Steven Sabo, Indian Village, impossible bottle, 20 x 12 x 12."
Courtesy, Lindsay Gallery.
This show includes two wonderful "impossible bottles." The well-known ship-in-a-bottle in a sub-genre of this form of puzzle, in which something apparently too large to insert into a bottle is nevertheless put there. (For an enormous on-line gallery of work by Sabo's peers in this genre, see Folk Art in Bottles.) Sabo's impossible bottles are tour de force, vastly detailed dioramas of village life. One shows pioneer life, and the other is life in an Indian village. In the latter, a man cuts open a hanging carcass of an animal. The animal's head lies on the ground, miraculously unmolested by two dogs. The tiny scene contains a pony, another man,  and three woman, one with a papoose. 

There's a tipi, and a large log that lies to one side.
Stephen Sabo, Indian Village, impossible bottle, detail
The painted background places the scene in a mid-autumn landscape. The outside measurement for this busy and peaceful environment: 20 x 12 x 12." It certainly seems impossible.

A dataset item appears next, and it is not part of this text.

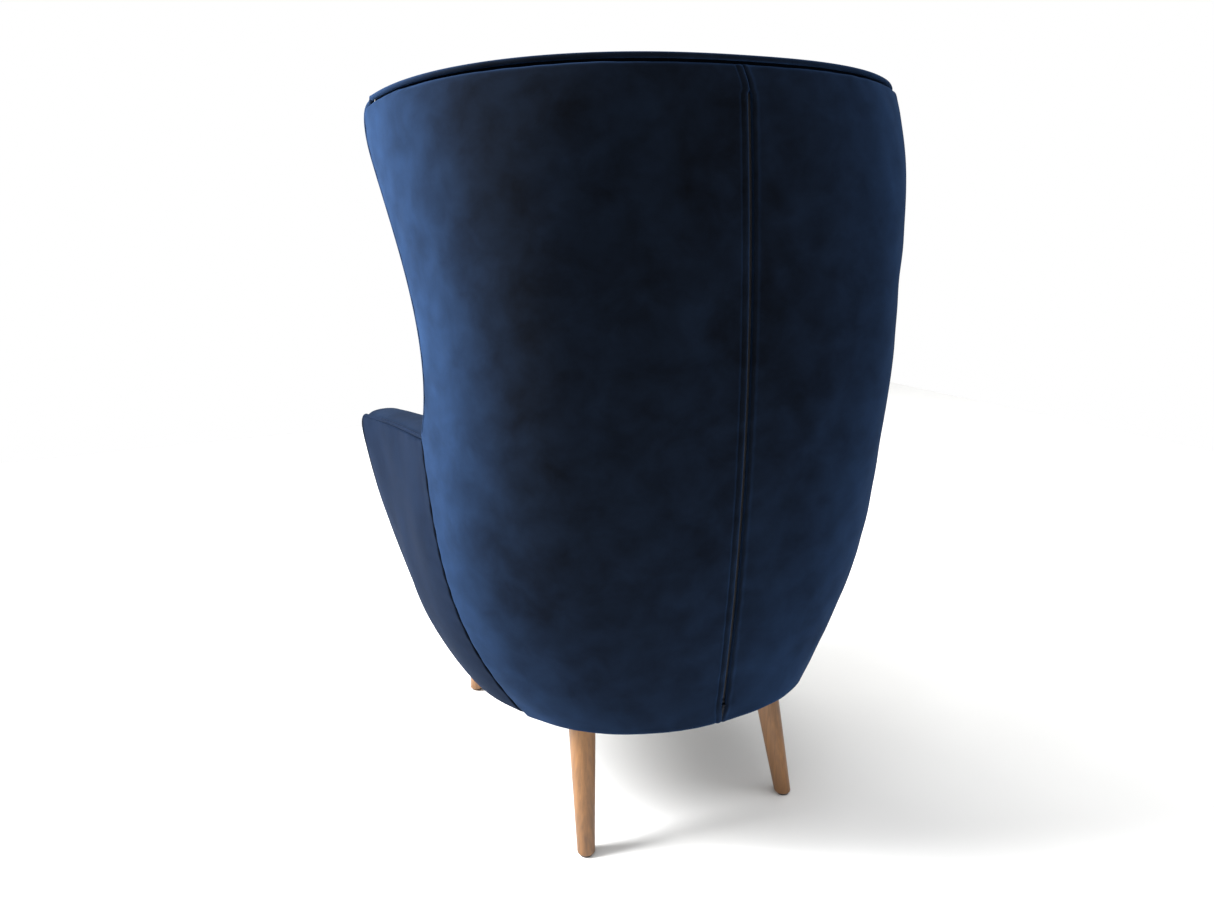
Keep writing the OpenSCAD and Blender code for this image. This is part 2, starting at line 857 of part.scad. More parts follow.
module zip_pull() {
  length = 24;
  barrel_r = 1.3;
  eye_w = slider_w - 2 * cheek - 0.3;
  tab_t = 1;
  color("dimgray") at_slider() translate([0, -pin_depth, 0]) difference() {
    union() {
      translate([-eye_w / 2, 0, 0]) rotate([0, 90, 0]) cylinder(r = barrel_r, h = eye_w, $fn = 32);
      translate([-eye_w / 2, -tab_t / 2, -5]) cube([eye_w, tab_t, 4.5]);
      translate([-1.9, -tab_t / 2, -length]) cube([3.8, tab_t, length - 4]);
    }
    translate([-4, 0, 0]) rotate([0, 90, 0]) cylinder(r = pin_r + pin_gap, h = 8, $fn = 24);
  }
}

// ---------- seat cushion ----------

// Outline of the cushion, in from the arms and the inner back by gap
function cushion_half(gap) =
  [for (s = steps(0, 1, 14)) let (p = inner_plan(deck_z, -199, s)) p - unit(p - [0, -69]) * gap];

module cushion_solid(gap, low, high) {
  half = cushion_half(gap);
  front = [[235 - gap, -259], [222 - gap, cushion_front_y + 14 + gap], [208 - gap, cushion_front_y + gap]];
  left = concat(half, front);
  right = [for (i = [len(left) - 1:-1:1]) [-left[i][0], left[i][1]]];
  translate([0, 0, low]) linear_extrude(high - low) polygon(concat(left, right));
}

cushion_low = deck_z + 0.5;
cushion_high = cushion_low + cushion_h;
case_t = 2;

module cushion_core() {
  inset = cushion_gap + case_t + 0.2;
  color("khaki") cushion_solid(inset, cushion_low + case_t + 0.2, cushion_high - case_t - 0.2);
}

module cushion_cover() {
  color("navy") difference() {
    cushion_solid(cushion_gap, cushion_low, cushion_high);
    cushion_solid(cushion_gap + case_t, cushion_low + case_t, cushion_high - case_t);
  }
}

front_rail();
rear_rail();
side_rail_left();
side_rail_right();
corner_blocks();
seat_springs();
spring_clips();
seat_deck();
dust_cover();
leg_plates();
plate_screws();
hanger_bolts();
rear_leg_left();
rear_leg_right();
front_leg_left();
front_leg_right();
glides();
top_rail();
lumbar_rail();
back_foot_rail();
back_post_left();
back_post_right();
wing_former_left();
wing_former_right();
arm_rail_left();
arm_rail_right();
arm_post_left();
arm_post_right();
back_webbing();
back_bolts();
back_wadding();
arm_wadding_left();
arm_wadding_right();
inner_back_foam();
wing_foam_left();
wing_foam_right();
arm_foam_left();
arm_foam_right();
front_border_pad();
outer_back_left();
outer_back_right();
outer_arm_left();
outer_arm_right();
inner_back_cover();
inner_wing_left();
inner_wing_right();
inner_arm_left();
inner_arm_right();
edge_border();
arm_border_left();
arm_border_right();
front_border_cover();
edge_piping();
arm_pipings();
zip_tapes();
zip_coil();
zip_slider();
zip_pull();
cushion_core();
cushion_cover();
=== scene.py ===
"""Wing-back lounge armchair: velvet covers, seams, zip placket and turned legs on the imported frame."""
import json
import math

import bmesh
import bpy
import numpy as np
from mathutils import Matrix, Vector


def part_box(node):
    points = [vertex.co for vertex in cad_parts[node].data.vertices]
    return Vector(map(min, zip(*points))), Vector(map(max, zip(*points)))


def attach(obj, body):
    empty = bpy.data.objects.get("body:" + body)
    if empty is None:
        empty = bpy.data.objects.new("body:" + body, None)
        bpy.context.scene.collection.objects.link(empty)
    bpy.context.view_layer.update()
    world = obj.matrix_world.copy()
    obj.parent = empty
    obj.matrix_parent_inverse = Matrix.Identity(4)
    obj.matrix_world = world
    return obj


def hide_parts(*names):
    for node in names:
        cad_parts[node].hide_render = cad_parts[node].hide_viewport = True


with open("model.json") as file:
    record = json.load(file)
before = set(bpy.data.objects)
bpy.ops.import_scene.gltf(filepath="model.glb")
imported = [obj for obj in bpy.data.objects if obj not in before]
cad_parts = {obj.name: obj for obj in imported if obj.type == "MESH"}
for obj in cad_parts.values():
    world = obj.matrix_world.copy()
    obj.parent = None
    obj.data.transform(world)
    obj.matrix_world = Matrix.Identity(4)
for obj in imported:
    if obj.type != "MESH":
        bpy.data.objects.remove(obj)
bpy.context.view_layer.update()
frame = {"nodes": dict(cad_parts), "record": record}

MM = 0.001

# ---------------------------------------------------------------- outline of the shell, in metres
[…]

Stephen Sabo:Whittler, Tinkerer...Artist provides a particular opportunity to see a lifetime retrospective of the most condensed sort. That the work is undated is not the distraction one would at first think. I found myself thinking of the artist as an embodied human with aging faculties and body. He will either allow these to remove carving from his life; or he will adjust his carving to his changed abilities. With age's trembling of hands and fogging of vision, perception, awareness, and knowledge can continue to grow. 

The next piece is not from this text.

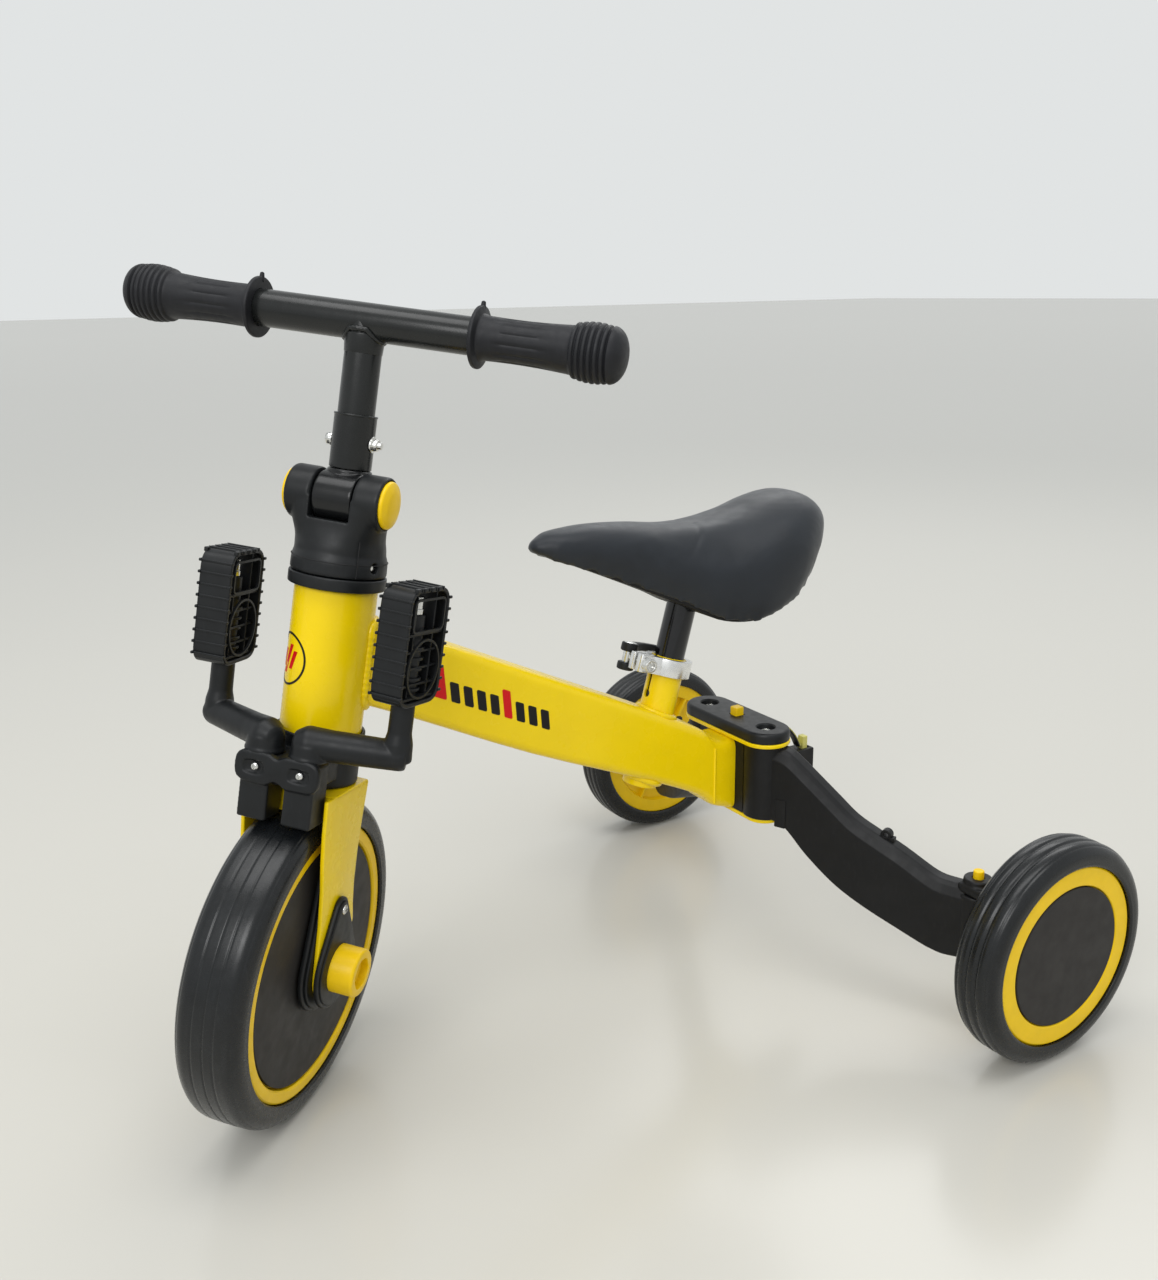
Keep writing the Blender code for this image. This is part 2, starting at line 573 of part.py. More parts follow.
def teardrop(lower_radius, upper_radius, upper_height):
    """The outline of a dropout cover: a large circle round the hub, a small one up the blade."""
    return belt_outline(((WHEEL_LEAD, 0.0, lower_radius), (WHEEL_LEAD + 1.0, upper_height, upper_radius)))


def side_prism(name, outline, low, high, side, parent, finish):
    """An (ahead, up) outline extruded outwards between two distances from the middle."""
    flat = [(x, -z) for x, z in outline]
    near, far = sorted((low * side, high * side))
    return prism(name, flat, near, far, parent, finish, "Y")


def make_fork(steering):
    """Steerer tube, crown plate with its front tab, and the two blades, welded into one."""
    outer = FRONT_HALF_WIDTH + 4.8 + PLATE
    inner = outer - PLATE
    fork = turned("fork", rod(STEERER_RADIUS, CROWN_TOP - PLATE - 2.0, 296.0, 11.0), steering, "yellow_paint")
    crown = prism_mesh(box_outline(-21.0, 34.0, -outer, outer), CROWN_TOP - PLATE, CROWN_TOP)
    tab = prism_mesh(box_outline(31.0, 34.0, -inner + 0.8, inner - 0.8), 119.0, CROWN_TOP - 0.5)
    join(fork, crown, tab)
    flat = [(x, -z) for x, z in blade_outline()]
    for _, side in SIDES:
        near, far = sorted((inner * side, outer * side))
        join(fork, prism_mesh(flat, near, far, "Y"))
    hub_hole = turned_mesh(rod(HUB_RADIUS + 2.5, -60.0, 60.0), "Y", (WHEEL_LEAD, 0.0, 0.0))
    cut(fork, hub_hole)
    for name, side in SIDES:
        cover = side_prism("dropout_cover_" + name, teardrop(30.0, 8.5, 45.0), outer + GAP, outer + 5.2, side,
                           steering, "black_plastic")
        shoe = side_prism("inner_cover_" + name, teardrop(36.0, 19.0, 78.0), 21.0, inner - GAP, side,
                          steering, "black_plastic")
        for piece in (cover, shoe):
            cut(piece, turned_mesh(rod(HUB_RADIUS + GAP, -60.0, 60.0), "Y", (WHEEL_LEAD, 0.0, 0.0)))


def make_pedal_holder(steering):
    """The collar under the head tube with its two crank sockets, and its screws."""
    low = CROWN_TOP + GAP
    high = HEAD_BOTTOM - GAP
    holder = turned("pedal_holder", rod(30.0, low, high, STEERER_RADIUS + GAP), steering, "black_plastic")
    join(holder, prism_mesh(box_outline(20.0, 58.0, -30.0, 30.0, 4.0), 137.0, 163.0))
    for _, side in SIDES:
        y = HOLDER_SOCKET_SIDE * side
        join(holder, prism_mesh(box_outline(37.5, 60.0, y - 12.0, y + 12.0, 2.0), 117.0, 163.5))
    for name, side in SIDES:
        turn = CRANK_BACK_ANGLE[name] * side
        cut(holder, prism_mesh(hexagon(PEG_FLATS + 2 * GAP, turn), 119.0, 180.0,
                               at=(HOLDER_SOCKET_LEAD, HOLDER_SOCKET_SIDE * side, 0.0)))
        screw = [(0.0, 60.3), (3.6, 60.3), (3.2, 62.2), (0.0, 62.6)]
        turned("holder_screw_" + name, screw, steering, "bright_steel", "X",
               (0.0, HOLDER_SOCKET_SIDE * side, 150.0), 16)


def make_crank(name, side, steering):
    """One crank in its socket, with the pedal on its pin."""
    lift = place("crank_axis_" + name, (HOLDER_SOCKET_LEAD, HOLDER_SOCKET_SIDE * side, 0.0), parent=steering)
    back = CRANK_BACK_ANGLE[name]
    reach = Vector((-CRANK_LENGTH * math.sin(back), CRANK_LENGTH * math.cos(back) * side, 0.0))
    peg = prism("crank_" + name, hexagon(PEG_FLATS, back * side), 125.0, CRANK_HEIGHT, lift, "black_plastic")
    bar = 10.5
    dome = [(0.0, -bar), (bar * 0.6, -bar * 0.8), (bar, 0.0), (bar, CRANK_LENGTH),
            (bar * 0.6, CRANK_LENGTH + bar * 0.6), (0.0, CRANK_LENGTH + bar * 0.8)]
    arm = turned_mesh(dome, "Y", steps=20)
    turn = math.atan2(reach.y, reach.x) - math.pi / 2.0
    bmesh.ops.transform(arm, matrix=Matrix.Translation((0, 0, CRANK_HEIGHT)) @ Matrix.Rotation(turn, 4, "Z"),
                        verts=arm.verts)
    pin = [(0.0, CRANK_HEIGHT), (9.0, CRANK_HEIGHT), (8.5, PEDAL_BOTTOM - GAP), (5.0, PEDAL_BOTTOM - GAP),
           (5.0, PEDAL_BOTTOM + PEDAL_LONG - 6.0), (0.0, PEDAL_BOTTOM + PEDAL_LONG - 6.0)]
    join(peg, arm, turned_mesh(pin, at=reach, steps=20))

    spin = place("pedal_axis_" + name, reach, Matrix.Rotation(PEDAL_TURN[name], 4, "Z"), lift)
    wide, thick = PEDAL_WIDE / 2.0, PEDAL_THICK / 2.0
    top = PEDAL_BOTTOM + PEDAL_LONG
    pedal = prism("pedal_" + name, box_outline(-wide, wide, -thick, thick, 4.0), PEDAL_BOTTOM, top, spin,
                  "black_plastic")
    cut(pedal, turned_mesh(rod(5.0 + GAP, PEDAL_BOTTOM - 5.0, top + 5.0), steps=16))
    for low in (-20.0, 9.0):
        cut(pedal, prism_mesh(box_outline(low, low + 11.0, -20.0, 20.0), PEDAL_BOTTOM + 8.0, top - 8.0))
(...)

For anyone who ever wonders how people come to be artists or how they develop and what inspires them, this show is a wide-open door into just such a story of unusual accessibility. Sabo had a lot of simple interests, it seems, and he thought best when his hands were busy. In this show, it's not hard to see where artists come from, and that it's persistence and continuity of desire that make the difference.

Stephen Sabo, Circus Horses, detail
All photography by the author unless otherwise specified.